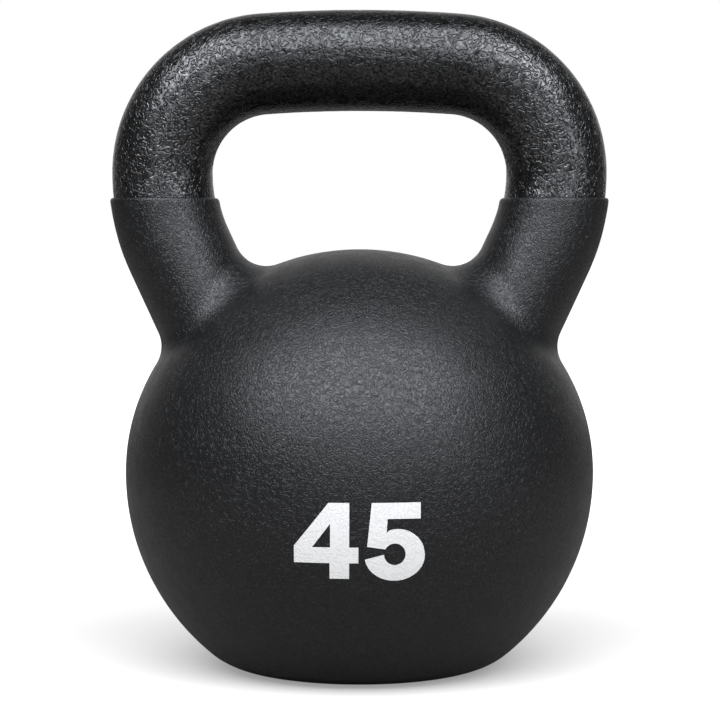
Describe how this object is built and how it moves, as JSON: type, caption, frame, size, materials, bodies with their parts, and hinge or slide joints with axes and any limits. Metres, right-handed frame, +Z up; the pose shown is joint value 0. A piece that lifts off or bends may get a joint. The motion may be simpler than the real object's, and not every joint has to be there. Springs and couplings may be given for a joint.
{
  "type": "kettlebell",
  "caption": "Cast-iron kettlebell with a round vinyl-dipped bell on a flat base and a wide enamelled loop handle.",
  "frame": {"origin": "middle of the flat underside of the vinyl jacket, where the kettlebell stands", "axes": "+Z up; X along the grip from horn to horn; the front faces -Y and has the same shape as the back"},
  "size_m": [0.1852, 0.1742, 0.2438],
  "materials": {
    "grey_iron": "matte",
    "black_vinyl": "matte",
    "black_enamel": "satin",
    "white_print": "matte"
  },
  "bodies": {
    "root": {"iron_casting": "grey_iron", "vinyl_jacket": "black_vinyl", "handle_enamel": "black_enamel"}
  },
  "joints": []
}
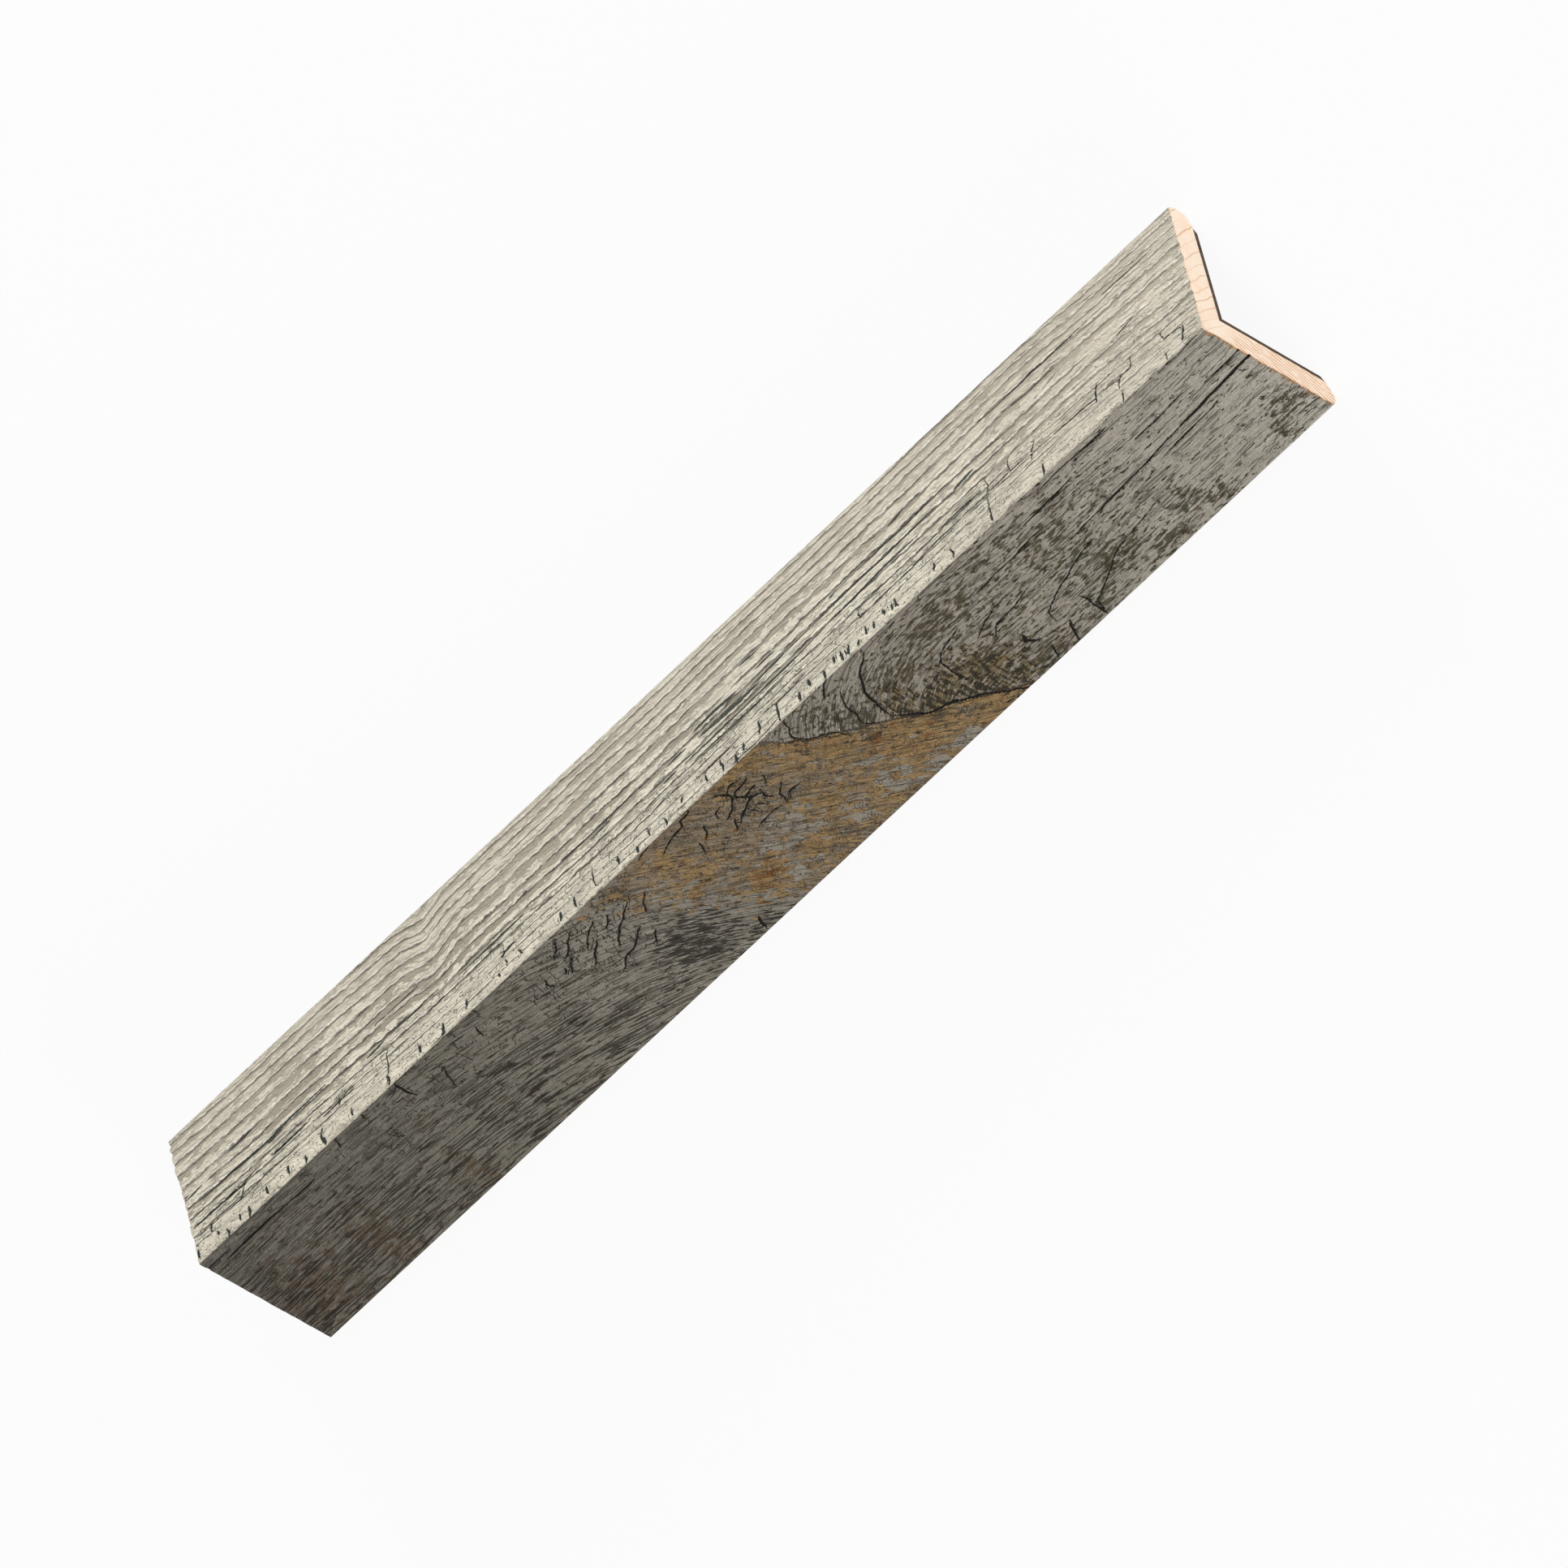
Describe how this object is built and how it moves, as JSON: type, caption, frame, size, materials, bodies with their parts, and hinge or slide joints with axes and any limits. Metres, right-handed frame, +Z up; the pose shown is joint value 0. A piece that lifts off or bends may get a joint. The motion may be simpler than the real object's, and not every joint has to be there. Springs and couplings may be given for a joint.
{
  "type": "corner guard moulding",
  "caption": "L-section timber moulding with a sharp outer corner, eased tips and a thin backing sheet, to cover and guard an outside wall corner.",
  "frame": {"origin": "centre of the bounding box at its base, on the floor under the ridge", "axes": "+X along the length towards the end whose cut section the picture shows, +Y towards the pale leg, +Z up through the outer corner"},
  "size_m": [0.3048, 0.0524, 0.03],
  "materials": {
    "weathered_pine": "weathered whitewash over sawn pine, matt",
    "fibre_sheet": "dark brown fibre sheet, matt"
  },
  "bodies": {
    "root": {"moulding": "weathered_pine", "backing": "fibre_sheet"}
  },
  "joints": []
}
┄┄┄┄┄┄┄┄┄┄
Copy all the entries verbatim.

### Reply to the exercise:
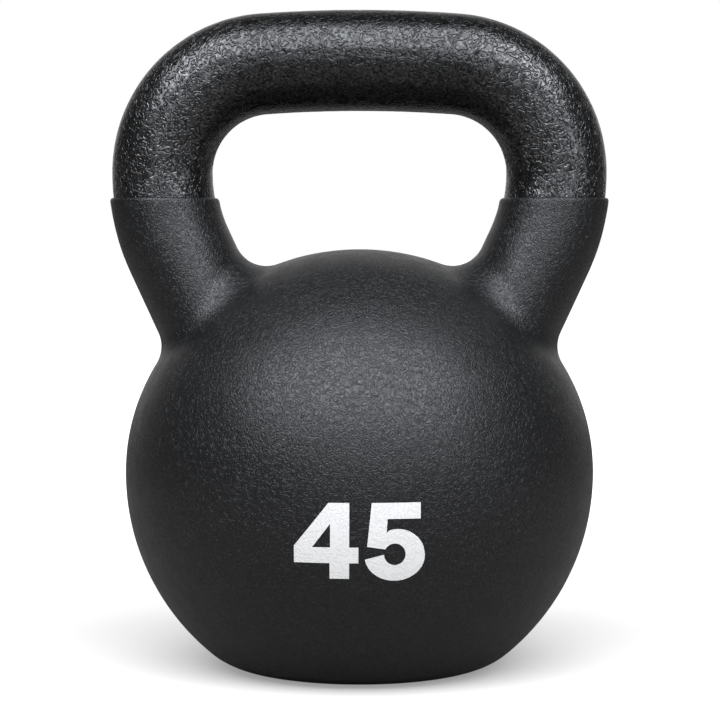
Describe how this object is built and how it moves, as JSON: type, caption, frame, size, materials, bodies with their parts, and hinge or slide joints with axes and any limits. Metres, right-handed frame, +Z up; the pose shown is joint value 0. A piece that lifts off or bends may get a joint. The motion may be simpler than the real object's, and not every joint has to be there. Springs and couplings may be given for a joint.
{
  "type": "kettlebell",
  "caption": "Cast-iron kettlebell with a round vinyl-dipped bell on a flat base and a wide enamelled loop handle.",
  "frame": {"origin": "middle of the flat underside of the vinyl jacket, where the kettlebell stands", "axes": "+Z up; X along the grip from horn to horn; the front faces -Y and has the same shape as the back"},
  "size_m": [0.1852, 0.1742, 0.2438],
  "materials": {
    "grey_iron": "matte",
    "black_vinyl": "matte",
    "black_enamel": "satin",
    "white_print": "matte"
  },
  "bodies": {
    "root": {"iron_casting": "grey_iron", "vinyl_jacket": "black_vinyl", "handle_enamel": "black_enamel"}
  },
  "joints": []
}
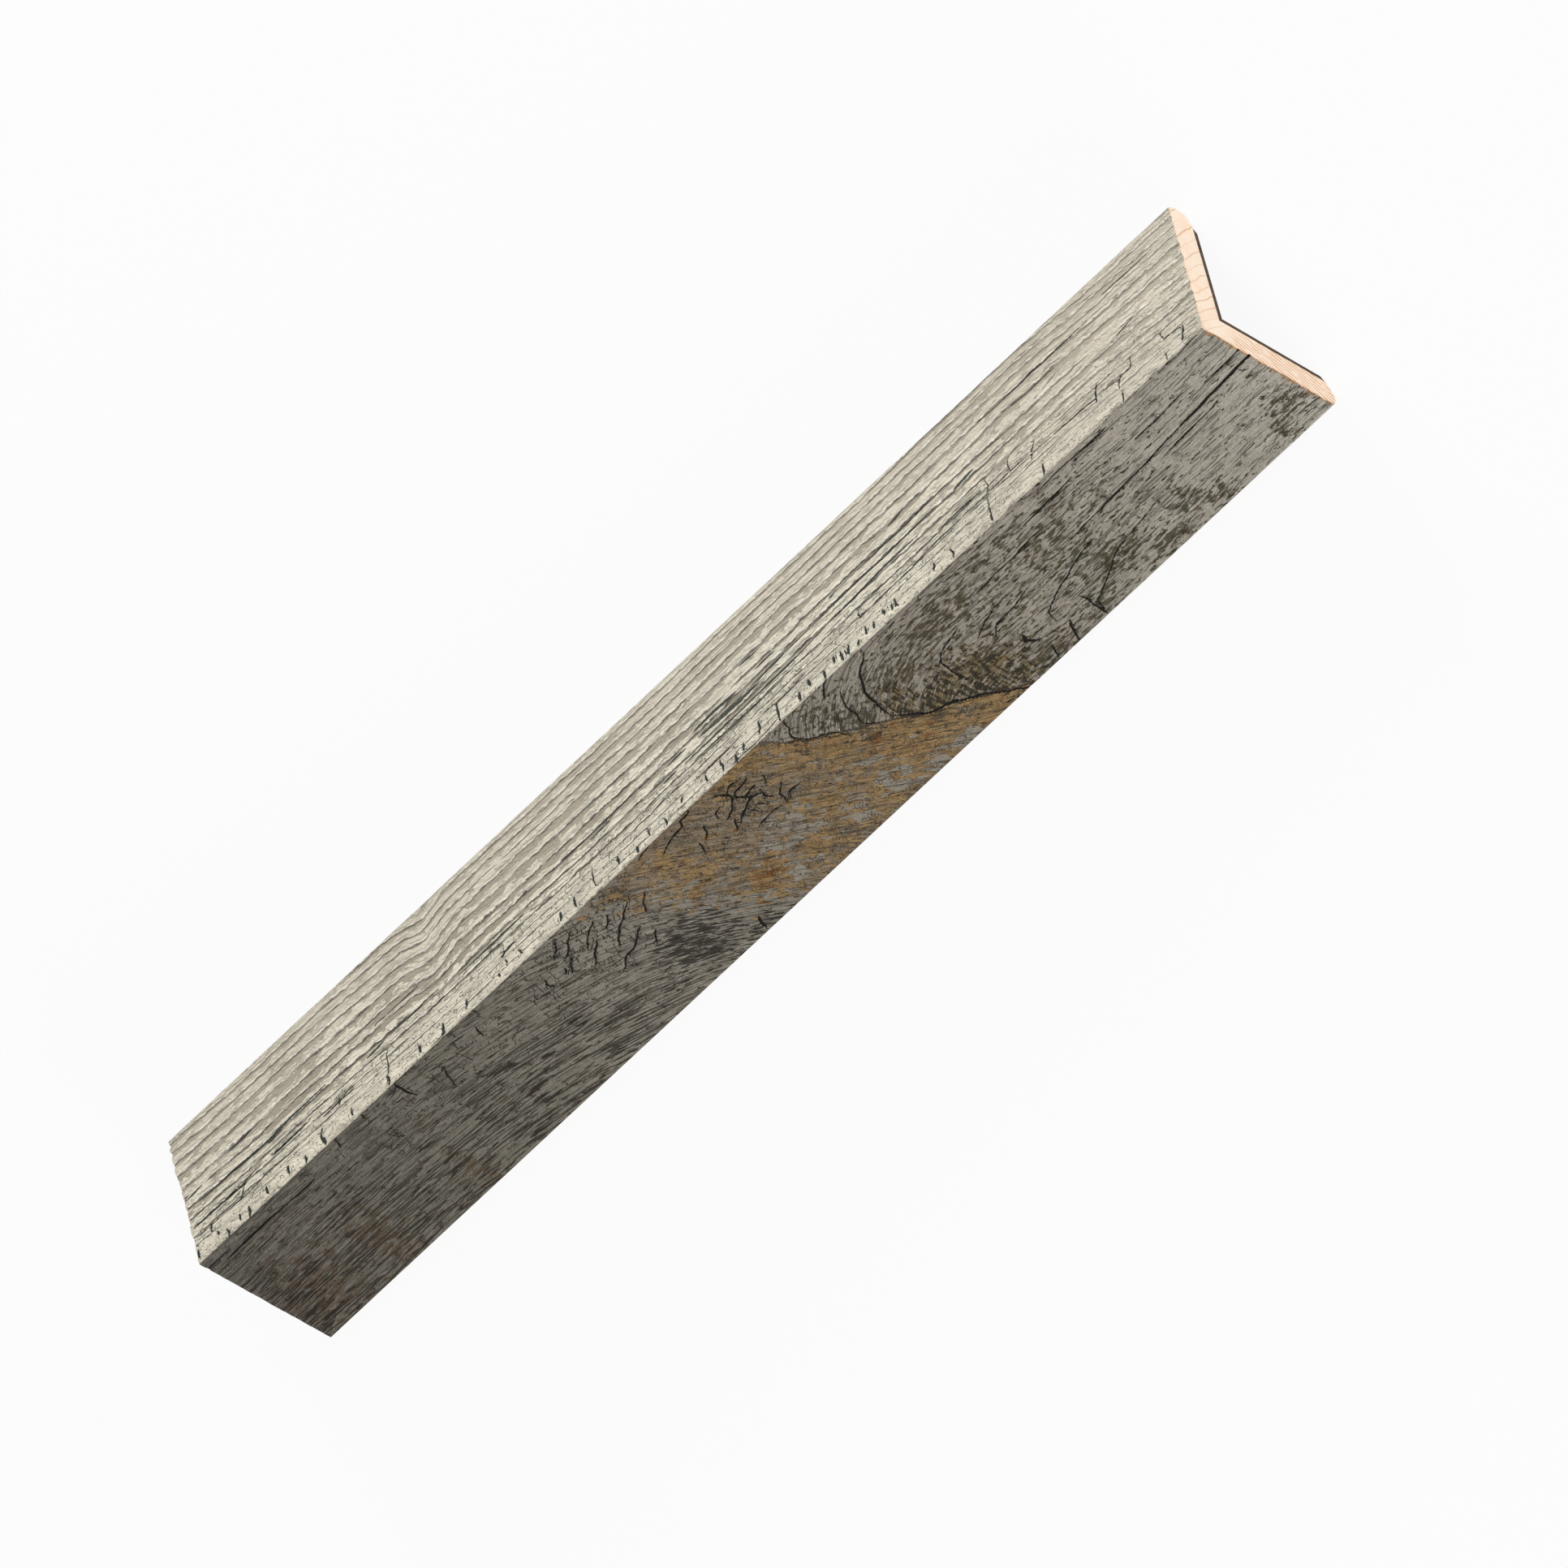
Describe how this object is built and how it moves, as JSON: type, caption, frame, size, materials, bodies with their parts, and hinge or slide joints with axes and any limits. Metres, right-handed frame, +Z up; the pose shown is joint value 0. A piece that lifts off or bends may get a joint. The motion may be simpler than the real object's, and not every joint has to be there. Springs and couplings may be given for a joint.
{
  "type": "corner guard moulding",
  "caption": "L-section timber moulding with a sharp outer corner, eased tips and a thin backing sheet, to cover and guard an outside wall corner.",
  "frame": {"origin": "centre of the bounding box at its base, on the floor under the ridge", "axes": "+X along the length towards the end whose cut section the picture shows, +Y towards the pale leg, +Z up through the outer corner"},
  "size_m": [0.3048, 0.0524, 0.03],
  "materials": {
    "weathered_pine": "weathered whitewash over sawn pine, matt",
    "fibre_sheet": "dark brown fibre sheet, matt"
  },
  "bodies": {
    "root": {"moulding": "weathered_pine", "backing": "fibre_sheet"}
  },
  "joints": []
}